«Мне кажется, что обрусение или слияние чуваш с русским народом может быть достигнуто только трояким путем: первый, и самый главный, это через усвоение ими православия, конечно, не безызвестно всякому, какое значение имеет в глазах наших простолюдинов различие веры; второе, путем брачных союзов, и третье, через усвоение русского языка чувашами», – пишет в 1870 году студент Казанского университета чуваш И.Я. Яковлев в докладной записке попечителю Казанского учебного округа П.Д. Шестакову. Совершенно очевидно, что у Яковлева нет ни малейшего сомнения в том, что не только усвоение языка и веры, но и брачные союзы чувашей с русскими не могут вызвать у его адресата никаких возражений38
.Сравнительно небольшие по численности, лишенные модернизированных элит народы Поволжья не воспринимались как серьезная угроза русскому национальному проекту, единству русской национальной территории. «Я полагаю, что такие мелкие разрозненные народности не могут прочно существовать, и в конце концов они сольются с русским народом самим историческим ходом жизни. Теперь, например, замечено, что получившие образование инородцы женятся на русских, значит роднятся с русскими, без всякого с той или другой стороны сомнения», – писал Н.И. Ильминский К.П. Победоносцеву 21 апреля 1891 года39
.Однако, уже в 1850-е годы Ильминский под влиянием В.В. Григорьева осознает рост влияния татарских элит и ислама в Поволжье и Приуралье как серьезный вызов русскому проекту национального строительства, как альтернативный проект исламско-татарской общности40
. В рамках новой националистической оптики посредническая роль татар в отношениях с восточными народами империи, которую власти прежде поощряли, теперь виделась источником угрозы. Считая, и не без основания, что русско-православный ассимиляторский проект на данный момент слабее татарско-исламского, Ильминский и его последователи прибегают к тактике поддержки отдельных, особых этнических идентичностей народов Поволжья и Приуралья, разрабатывают для каждого из них собственную письменность.

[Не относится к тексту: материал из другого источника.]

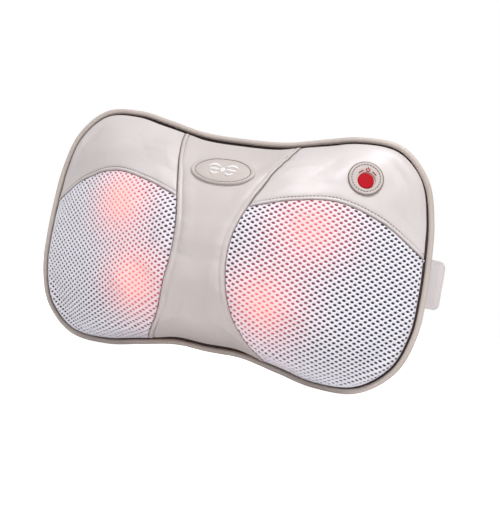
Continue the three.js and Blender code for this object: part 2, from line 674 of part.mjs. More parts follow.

Даже сохранение ими языческих верований в этом контексте выступает как предпочтительный вариант по сравнению с возможной исламизацией41.В последнее время ряд исследователей отмечал структурное сходство конфликтов в Западном крае, остзейском крае и волжско-уральском регионе – везде власти и русские националисты были озабочены соперничеством с этническими группами, обладавшими мощным ассимиляторским потенциалом и способными осуществить собственные экспансионистские проекты национального строительства. Это были поляки в Западном крае, немцы в Прибалтике, татары в Поволжье. Такой подход действительно позволяет лучше понять историю этих окраин империи. Но следует учитывать и различия, которые имели эти конфликты с перспективы русского национализма. Русский националистический проект в Западном крае включал большую часть его территории, в Поволжье – весь регион, а остзейский край не включал практически вовсе. Можно сказать, что принятие тактики Ильминского в Поволжье давалось с особенным трудом. В Западном крае стремление предотвратить формирование отдельных национальных идентичностей белорусов и украинцев, равно как и поощрение формирования особой литовской национальной идентичности, вполне логично вытекало из проекта общерусской нации. В остзейском крае, который весь не включался в образ русской национальной территории, поддержка формированию латышской и эстонской идентичностей ради того, чтобы заблокировать угрозу «онемечивания», также давалась сравнительно легко. Поволжье же целиком включалось в образ русской национальной территории, и здесь парадоксальная логика Григорьева и Ильминского, предполагавшая упрочение на время идентичностей малых народов ради борьбы с более активным татарско-исламским проектом, вызывала много непонимания и критики42
.Если демографическая ситуация в Поволжье была результатом длительного, многовекового процесса колонизации, то ряд территорий как раз в тех регионах, которые Пыпин не относит к числу «типически русских», заселялся русскими уже в XIX веке. На Северо-Западном Кавказе и в Центральной Азии власти прибегали к тактике «демографического завоевания» отдельных районов, которое было прежде всего мотивировано логикой военно-стратегического соперничества великих держав или логикой удержания в повиновении населения завоеванных территорий43
. Эта «имперская» по своей логике и задачам русификация пространства в некоторых случаях приводила со временем к включению этих территорий в символическую географию русского национализма, в некоторых – нет. Как и с каким лагом плоды имперской русификации, которая создавала преобладание русского населения на определенных территориях в результате целенаправленного насильственного переселения или вытеснения вообще за пределы империи прежнего населения, постепенно «присваивались» средствами воображаемой географии в качестве русской национальной территории? Этот вопрос еще ждет своего исследователя.